■ Source material ■
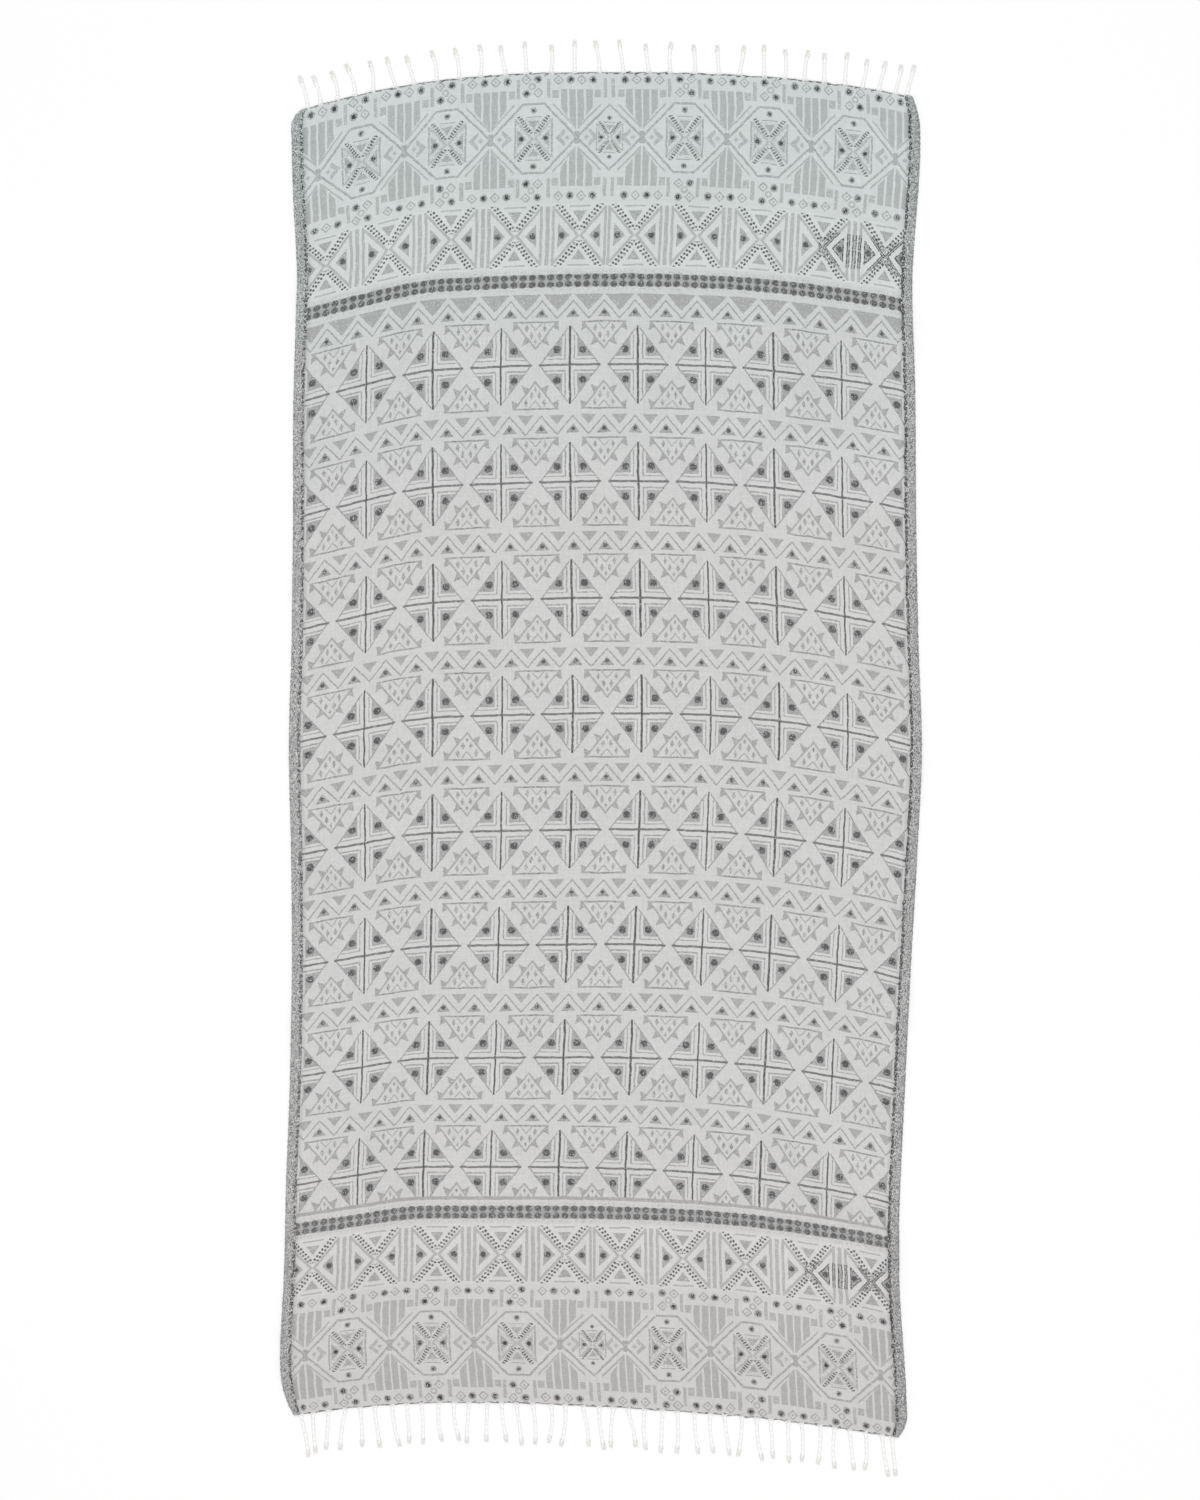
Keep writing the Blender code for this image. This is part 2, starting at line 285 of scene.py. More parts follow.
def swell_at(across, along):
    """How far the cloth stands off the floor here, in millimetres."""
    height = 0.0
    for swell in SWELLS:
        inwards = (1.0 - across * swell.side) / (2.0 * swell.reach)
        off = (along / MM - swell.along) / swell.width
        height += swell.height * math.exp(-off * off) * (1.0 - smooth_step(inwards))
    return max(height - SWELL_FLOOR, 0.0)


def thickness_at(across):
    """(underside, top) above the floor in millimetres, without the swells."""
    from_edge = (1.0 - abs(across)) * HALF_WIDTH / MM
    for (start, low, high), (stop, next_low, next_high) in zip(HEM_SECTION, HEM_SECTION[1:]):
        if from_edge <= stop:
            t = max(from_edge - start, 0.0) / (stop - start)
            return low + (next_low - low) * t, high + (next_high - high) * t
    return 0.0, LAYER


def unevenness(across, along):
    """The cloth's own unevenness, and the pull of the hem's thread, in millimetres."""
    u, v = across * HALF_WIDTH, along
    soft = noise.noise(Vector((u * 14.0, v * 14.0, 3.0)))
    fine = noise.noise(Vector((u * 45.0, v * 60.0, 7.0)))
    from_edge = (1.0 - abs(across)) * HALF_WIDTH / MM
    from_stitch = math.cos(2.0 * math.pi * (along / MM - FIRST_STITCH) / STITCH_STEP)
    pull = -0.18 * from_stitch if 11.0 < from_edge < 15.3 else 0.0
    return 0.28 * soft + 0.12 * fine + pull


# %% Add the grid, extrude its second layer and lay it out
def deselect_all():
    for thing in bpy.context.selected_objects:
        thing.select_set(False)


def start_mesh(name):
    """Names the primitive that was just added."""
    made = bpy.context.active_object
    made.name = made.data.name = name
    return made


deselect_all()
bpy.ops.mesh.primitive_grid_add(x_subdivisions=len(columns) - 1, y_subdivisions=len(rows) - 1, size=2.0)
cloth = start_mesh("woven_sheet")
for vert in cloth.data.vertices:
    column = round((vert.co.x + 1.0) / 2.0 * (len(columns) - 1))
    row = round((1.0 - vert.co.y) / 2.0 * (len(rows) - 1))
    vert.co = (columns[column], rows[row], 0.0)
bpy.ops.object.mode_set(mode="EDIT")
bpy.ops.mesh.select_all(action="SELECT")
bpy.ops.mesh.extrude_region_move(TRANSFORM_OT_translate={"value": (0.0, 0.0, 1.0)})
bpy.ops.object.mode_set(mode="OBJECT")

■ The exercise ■
Return each line of the data exactly as written above.

■ Finished exercise ■
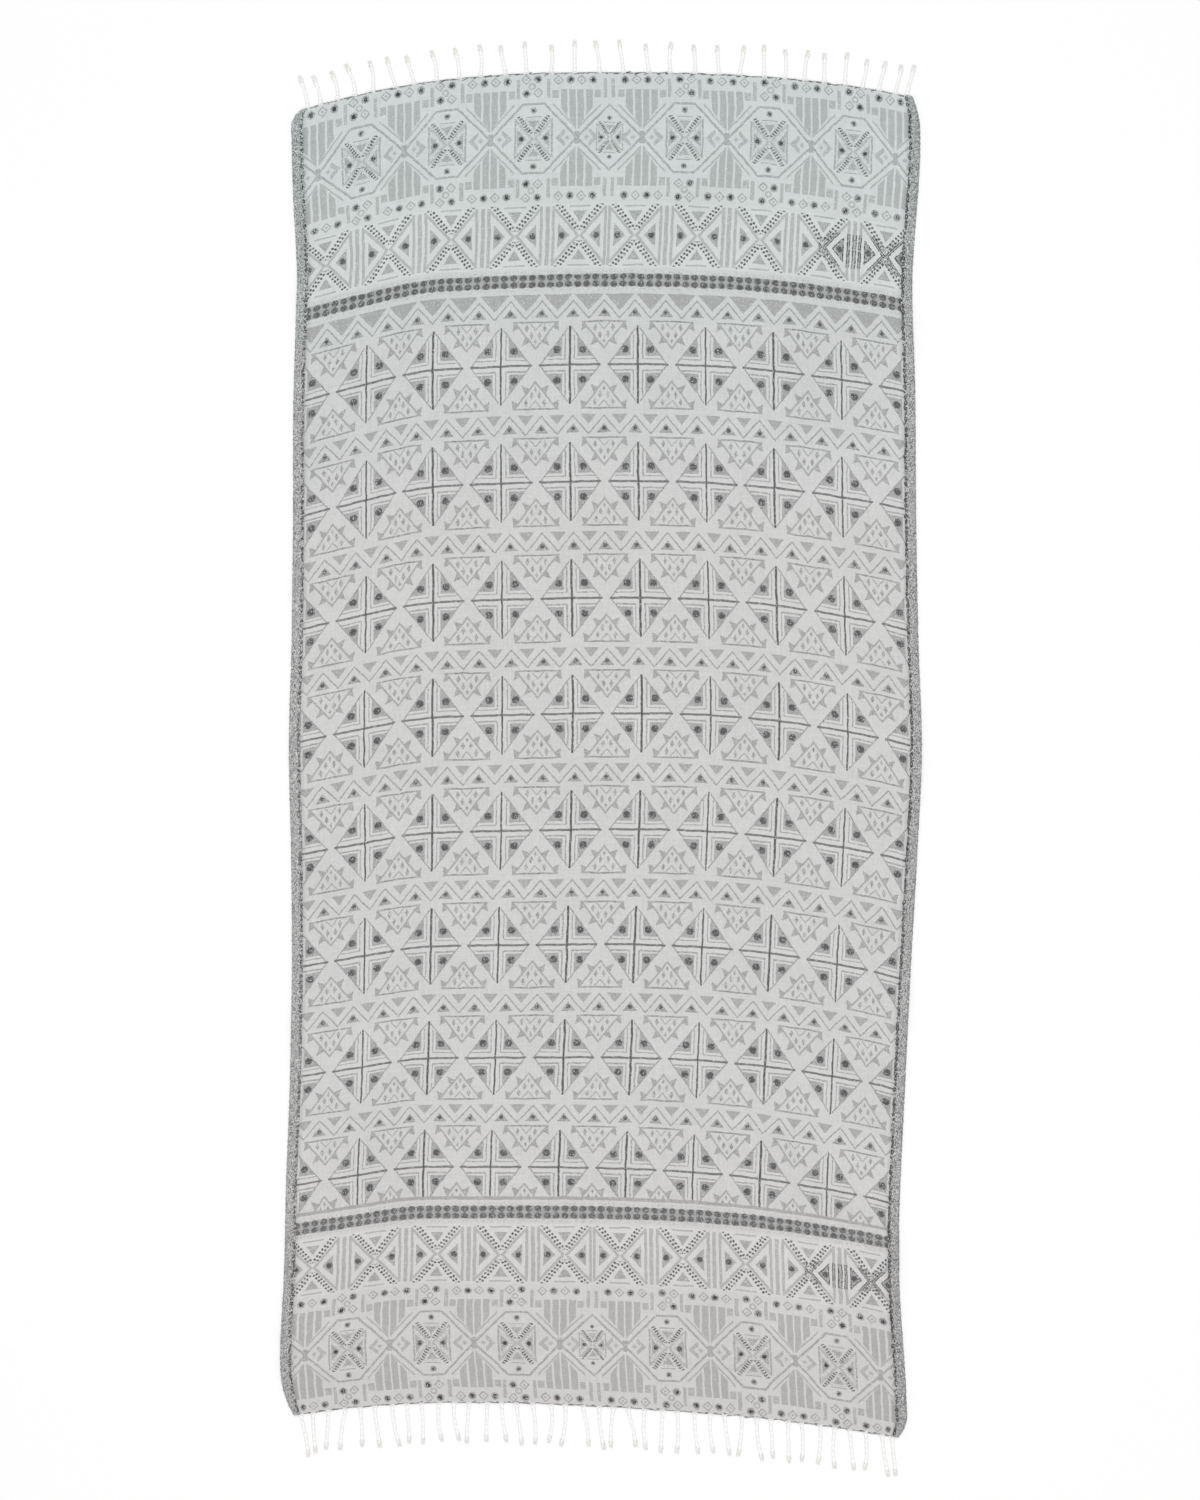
Keep writing the Blender code for this image. This is part 2, starting at line 285 of scene.py. More parts follow.
def swell_at(across, along):
    """How far the cloth stands off the floor here, in millimetres."""
    height = 0.0
    for swell in SWELLS:
        inwards = (1.0 - across * swell.side) / (2.0 * swell.reach)
        off = (along / MM - swell.along) / swell.width
        height += swell.height * math.exp(-off * off) * (1.0 - smooth_step(inwards))
    return max(height - SWELL_FLOOR, 0.0)


def thickness_at(across):
    """(underside, top) above the floor in millimetres, without the swells."""
    from_edge = (1.0 - abs(across)) * HALF_WIDTH / MM
    for (start, low, high), (stop, next_low, next_high) in zip(HEM_SECTION, HEM_SECTION[1:]):
        if from_edge <= stop:
            t = max(from_edge - start, 0.0) / (stop - start)
            return low + (next_low - low) * t, high + (next_high - high) * t
    return 0.0, LAYER


def unevenness(across, along):
    """The cloth's own unevenness, and the pull of the hem's thread, in millimetres."""
    u, v = across * HALF_WIDTH, along
    soft = noise.noise(Vector((u * 14.0, v * 14.0, 3.0)))
    fine = noise.noise(Vector((u * 45.0, v * 60.0, 7.0)))
    from_edge = (1.0 - abs(across)) * HALF_WIDTH / MM
    from_stitch = math.cos(2.0 * math.pi * (along / MM - FIRST_STITCH) / STITCH_STEP)
    pull = -0.18 * from_stitch if 11.0 < from_edge < 15.3 else 0.0
    return 0.28 * soft + 0.12 * fine + pull


# %% Add the grid, extrude its second layer and lay it out
def deselect_all():
    for thing in bpy.context.selected_objects:
        thing.select_set(False)


def start_mesh(name):
    """Names the primitive that was just added."""
    made = bpy.context.active_object
    made.name = made.data.name = name
    return made


deselect_all()
bpy.ops.mesh.primitive_grid_add(x_subdivisions=len(columns) - 1, y_subdivisions=len(rows) - 1, size=2.0)
cloth = start_mesh("woven_sheet")
for vert in cloth.data.vertices:
    column = round((vert.co.x + 1.0) / 2.0 * (len(columns) - 1))
    row = round((1.0 - vert.co.y) / 2.0 * (len(rows) - 1))
    vert.co = (columns[column], rows[row], 0.0)
bpy.ops.object.mode_set(mode="EDIT")
bpy.ops.mesh.select_all(action="SELECT")
bpy.ops.mesh.extrude_region_move(TRANSFORM_OT_translate={"value": (0.0, 0.0, 1.0)})
bpy.ops.object.mode_set(mode="OBJECT")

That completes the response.